I’ve seen as many trans people getting upset about Wanda as I’ve had trans people coming up to me and saying, “I read Wanda and realized what I was, she gave me the strength to come out, she gave me the strength to transition.” Mostly, for the first 20 years, what I got was people saying, “I’d never seen another trans character in a mainstream comic. Thank you so much.” Wanda wasn’t written for any reason than, a lot of my [friends] were trans, and I didn’t see them represented anywhere in fiction. Would her story get written today? Probably I wouldn’t write that—partly because we have some fantastic trans authors out there telling their own stories.
And partly because the audience, when I was writing Sandman, what I liked best was the idea that audiences were going to be meeting people they might not be meeting in daily life. They were going to meet gay people. They were going to meet trans people. And I knew that was working the moment we got the letter from the Concerned Mothers of America letting us know that the American Family Association was formally boycotting Sandman unless we apologized and mended our ways and didn’t put any of these characters into the book anymore. And you probably don’t know this, historically, but we didn’t apologize, we didn’t change, and as far as I know there is still a boycott going on 25 years later! I have this vision of the American Family Association people picking up their newsletter and going, “[Has Vertigo] apologized? Can I read Sandman yet? Shit, they haven’t.”
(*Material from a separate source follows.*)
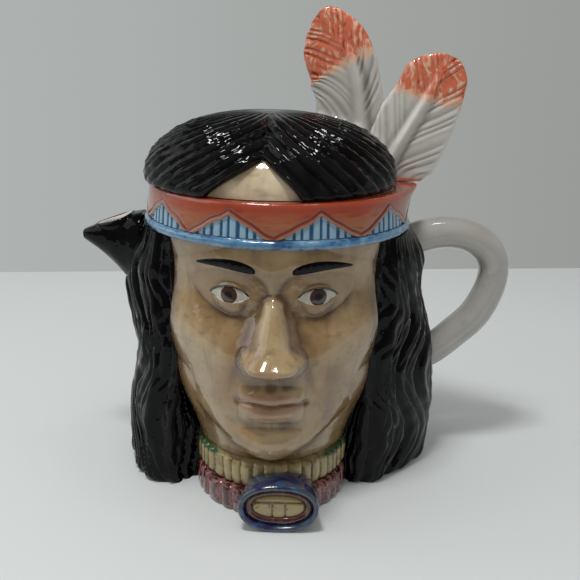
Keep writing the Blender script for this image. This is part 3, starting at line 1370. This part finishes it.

Though Gaiman is excited about the upcoming adaptations of his work, he didn’t share any information on the highly anticipated Sandman film, which actor Joseph Gordon-Levitt is currently producing. “If there were updates, they would be given. The last thing I read was an interview with [producer] David Goyer where he said, it’s moving over to New Line as all Vertigo properties are moving. You now know everything I know.”
Gaiman concluded by saying he hoped the new Sandman prequel would add to the whole of a beloved story.
“If nothing else, you now know some of these characters a little better.”